### INSTRUCTIONS TO FOLLOW
Determine how many lines carry the word "return". Output that number only.

### INFORMATION SHOWN
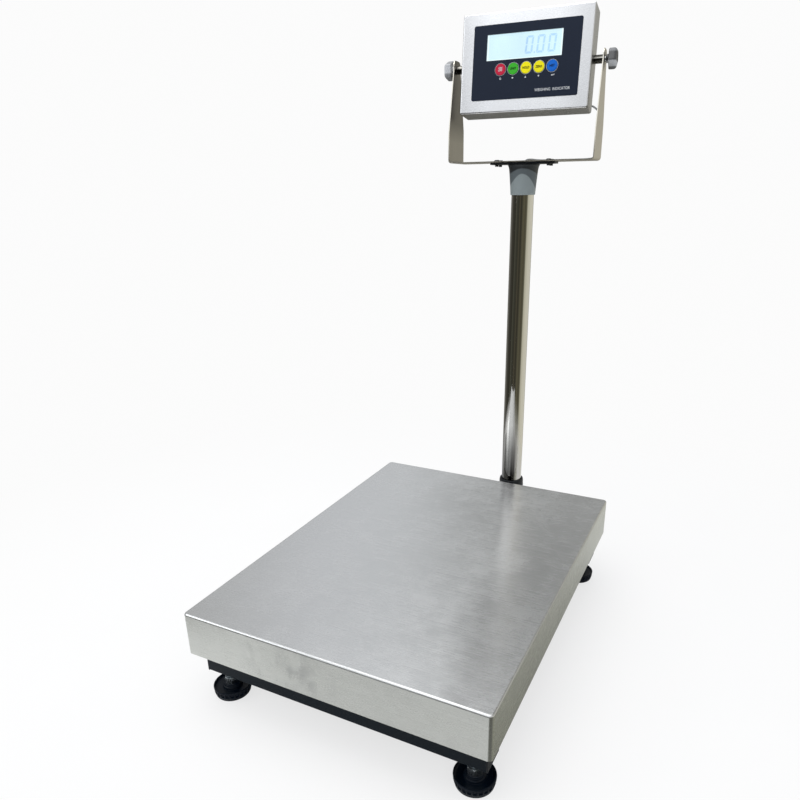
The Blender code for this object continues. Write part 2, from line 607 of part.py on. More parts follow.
def cover_block(margin, start, radius, start_corner, face_corner):
    """A block from y = start whose rear face is rounded off, its corners growing rearwards."""
    levels = [(start, 0.0, start_corner)]  # y, inset, corner radius
    steps = 4
    for i in range(steps + 1):
        a = math.pi / 2 * i / steps
        levels.append((CASE_Y - margin - radius + radius * math.sin(a),
                       radius * (1 - math.cos(a)),
                       start_corner + (face_corner - start_corner) * i / steps))
    rings = []
    for y, drop, corner in levels:
        outline = rounded(span(0, CASE_X - margin - drop), span(0, CASE_Z - margin - drop),
                          corner, 3)
        rings.append([(x, y, z) for x, z in outline])
    return loft(rings)


def build_case():
    pivot_bore = cylinder((-CASE_X - OVERRUN, 0, 0), RIGHT, 4.7, 2 * (CASE_X + OVERRUN), 20)
    make("front_housing", BRUSHED_STEEL, housing_block(0, SPLIT_Y, 3.0, 2.2, 3),
         cut=[housing_block(CASE_WALL, SPLIT_Y + 10, 1.8, 1.0, 2)] + face_openings()
         + [pivot_bore], place=PLACE_CASE)
    gland_bore = cylinder((GLAND_X, 0, GLAND_Z), BACK, 6.4, 40, 24)
    make("rear_cover", BRUSHED_STEEL, cover_block(0, SPLIT_Y + 0.35, 7.0, 3.0, 5.0),
         cut=[cover_block(CASE_WALL, SPLIT_Y - 10, 5.5, 1.8, 3.6), gland_bore],
         place=PLACE_CASE)


def build_gasket():
    xs, zs = [span(0, half - CASE_WALL - GAP) for half in (CASE_X, CASE_Z)]
    width = 2.6
    make("cover_gasket", RUBBER, box(xs, (SPLIT_Y - 1.4, SPLIT_Y + 1.6), zs, 1.6, 2, along(1)),
         cut=[box(inset(xs, width), (SPLIT_Y - 5, SPLIT_Y + 8), inset(zs, width))],
         place=PLACE_CASE)


def build_display():
    overlay = prism(rounded((-84.8, 87.0), (-54.5, 55.0), 2.6, 4), 1, (FACE - 0.9, FACE - GAP))
    make("keypad_overlay", OVERLAY_FILM, overlay, cut=face_openings(), place=PLACE_CASE)
    pane = box(inset(WINDOW_X, GAP), (FACE - 0.7, FACE + 1.2), inset(WINDOW_Z, GAP), 0.4)
    make("lcd_window", CLEAR_PLASTIC, pane, place=PLACE_CASE)
    panel = box((-64.5, 60.2), (FACE + 2.2, FACE + 5.2), (1.6, 42.5), 0.4)
    make("lcd_panel", LIT_LCD, panel, place=PLACE_CASE)


def build_electronics():
    make("main_board", GREEN_BOARD, box((-92, 92), (-8.0, -6.4), (-62, 62)),
         [box(*spans) for spans in BOARD_PARTS], place=PLACE_CASE)
    make("battery_pack", BATTERY_WRAP, box((-60, 30), (5.5, 18.6), (0, 48), 1.5),
         place=PLACE_CASE)


def build_gland():
    def at(depth):
        return (GLAND_X, CASE_Y + depth, GLAND_Z)
    make("cable_gland", BLACK_PLASTIC, cylinder(at(GAP), BACK, 9.5, 5.5, 6),
         [cylinder(at(-6), BACK, 6.0, 12, 24),
          cylinder(at(5), BACK, 7.4, 7, 24, end_radius=5.4)],
         [cylinder(at(-10), BACK, 3.0, 40, 16)], origin=at(0), place=PLACE_CASE)


def build_keys():
    for (name, color), x in zip(KEYS, KEY_X):
        stem = cylinder((x, FACE + 0.8, KEY_Z), BACK, 4.0, 3.0, 20)
        make(f"key_{name}", dict(color=color, roughness=0.4, metallic=0.0),
             lathe(KEY_PROFILE, 32, (x, FACE + 1.0, KEY_Z), FORWARD), [stem],
             origin=(x, FACE, KEY_Z), place=PLACE_CASE)


# ---- pivots: bush, stud and five-cornered knob on each side ------------------------------
PIVOT = (POLE_X, POLE_Y, PIVOT_Z)
BUSH_LENGTH = ARM_X - CASE_X - 2 * GAP
STUD_RADIUS, STUD_LENGTH, STUD_INSIDE = 3.6, 42.0, 12.0
KNOB_START = ARM_X + BRACKET_SHEET + 1.0
KNOB_BORE, NECK_RADIUS, NECK_LENGTH = 3.9, 6.2, 5.2
KNOB_CORNERS, KNOB_STEPS = 5, 8  # steps from one corner to the next
KNOB_CORNER_RADIUS, KNOB_LIMIT = 16.2, 15.8  # sharp corner, and the circle that trims it
# (height, change of radius)
KNOB_LEVELS = ((0, -1.0), (0.8, 0.0), (9.0, 0.0), (11.2, -1.3), (12.5, -4.2))


def pivot_point(side, distance):
    return (POLE_X + side * distance, POLE_Y, PIVOT_Z)


def tube_profile(bore, radius, length):
    return [(bore, 0), (radius, 0), (radius, length), (bore, length)]


def knob_radii():
    """Radii around the grip: a pentagon trimmed by a circle."""
    half_side = math.pi / KNOB_CORNERS
    radii = []
    for i in range(KNOB_CORNERS * KNOB_STEPS):
        u = (i / KNOB_STEPS + 0.5) % 1 - 0.5  # 0 at a corner, 0.5 in the middle of a side
        flat = (KNOB_CORNER_RADIUS * math.cos(half_side)
                / math.cos(half_side - abs(u) * math.tau / KNOB_CORNERS))
        radii.append(min(KNOB_LIMIT, flat))
    return radii


def knob_grip(side):
    place = (Matrix.Translation(Vector(pivot_point(side, KNOB_START + 4.4)))
             @ aim((side, 0, 0)) @ Matrix.Rotation(math.radians(20), 4, "Z"))
    radii = knob_radii()
    rings = []
    for height, change in KNOB_LEVELS:
        ring = []
        for i, radius in enumerate(radii):
            a = math.tau * i / len(radii)
            r = radius + change
            ring.append(place @ Vector((r * math.cos(a), r * math.sin(a), height)))
        rings.append(ring)
    return loft(rings)


def build_pivots():
    for name, side in SIDES:
        outward = (side, 0, 0)
        bush = lathe(tube_profile(4.2, 6.2, BUSH_LENGTH), 24,
                     pivot_point(side, CASE_X + GAP), outward)
        make(f"spacer_bush_{name}", ZINC, bush, origin=PIVOT, place=PLACE_HEAD)
        stud = lathe(tube_profile(0, STUD_RADIUS, STUD_LENGTH), 20,
                     pivot_point(side, CASE_X - STUD_INSIDE), outward)
        make(f"knob_stud_{name}", ZINC, stud, origin=PIVOT, place=PLACE_HEAD)
        neck = lathe(tube_profile(KNOB_BORE, NECK_RADIUS, NECK_LENGTH), 24,
                     pivot_point(side, KNOB_START), outward)
        bore = cylinder(pivot_point(side, KNOB_START - 2), outward, KNOB_BORE, 15.0, 20)
        make(f"tilt_knob_{name}", GREY_PLASTIC, knob_grip(side), [neck], [bore],
             origin=PIVOT, place=PLACE_HEAD, smooth=35)


build_base_frame()
build_tube_caps()
build_feet()
build_load_cell()
build_cell_spacers()
build_cell_bolts()
build_top_frame()
build_cushions()
build_platter()
build_socket()
build_collar()
build_column_tube()
build_column_head()
build_flange()
build_bracket()
build_bracket_screws()
build_case()
build_gasket()
build_display()
build_electronics()
build_gland()
build_keys()
build_pivots()
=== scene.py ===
"""Looks for the animal weighing scale: a steel platter on four feet, with a column behind it that
carries a tilting display unit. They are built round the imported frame, in metres: +X to the
operator's right, +Y towards the column, +Z up, floor at z = 0. Pieces are drawn in millimetres."""
import json
import math

import bmesh
import bpy
from mathutils import Matrix, Vector


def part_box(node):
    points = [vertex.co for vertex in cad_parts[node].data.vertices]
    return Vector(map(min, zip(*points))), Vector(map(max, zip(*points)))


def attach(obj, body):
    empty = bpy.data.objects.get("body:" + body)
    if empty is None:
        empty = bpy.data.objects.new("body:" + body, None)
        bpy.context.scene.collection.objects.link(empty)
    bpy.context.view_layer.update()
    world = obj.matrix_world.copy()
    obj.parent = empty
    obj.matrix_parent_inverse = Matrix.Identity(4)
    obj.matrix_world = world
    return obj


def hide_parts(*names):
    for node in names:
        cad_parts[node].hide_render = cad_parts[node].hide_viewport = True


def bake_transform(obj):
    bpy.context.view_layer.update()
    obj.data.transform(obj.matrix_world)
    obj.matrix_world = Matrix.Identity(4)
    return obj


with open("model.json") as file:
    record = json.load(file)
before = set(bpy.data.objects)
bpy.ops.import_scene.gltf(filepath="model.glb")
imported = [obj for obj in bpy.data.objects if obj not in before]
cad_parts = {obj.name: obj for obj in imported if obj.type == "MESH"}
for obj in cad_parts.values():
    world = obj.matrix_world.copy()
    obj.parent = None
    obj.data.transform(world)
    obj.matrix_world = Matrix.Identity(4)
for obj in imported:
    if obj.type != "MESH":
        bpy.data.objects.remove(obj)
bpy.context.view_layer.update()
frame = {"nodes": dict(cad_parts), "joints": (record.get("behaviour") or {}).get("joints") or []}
NODES = frame["nodes"]
JOINTS = {joint["name"]: joint for joint in frame["joints"]}
SCENE = bpy.context.scene

MM = 0.001
TO_METRES = Matrix.Scale(MM, 4)
UPRIGHT = Matrix.Rotation(math.pi / 2, 4, "X")  # stands a drawing up to face -Y

# =============================== places taken from the frame ==================================
PIVOT = Vector(JOINTS["indicator_tilt"]["pos_m"])
AXLE = Vector(JOINTS["indicator_tilt"]["axis"])
PRESS = Vector(JOINTS["key_red_press"]["axis"])
POLE = Vector(JOINTS["head_swivel"]["pos_m"])
FEET = {
    corner: Vector(JOINTS[f"foot_{corner}_turn"]["pos_m"])
    for corner in ("front_left", "front_right", "rear_left", "rear_right")
}
SWIVEL = math.atan2(AXLE.y, AXLE.x)  # the head stands a little round on the column
TILT = math.atan2(PRESS.z, math.hypot(PRESS.x, PRESS.y))
TURNED = Matrix.Rotation(SWIVEL, 4, "Z")
CASE = Matrix.Translation(PIVOT) @ TURNED @ Matrix.Rotation(TILT, 4, "X")  # the display unit
AT_POLE = Matrix.Translation((POLE.x, POLE.y, 0))
HEAD = AT_POLE @ TURNED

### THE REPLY
9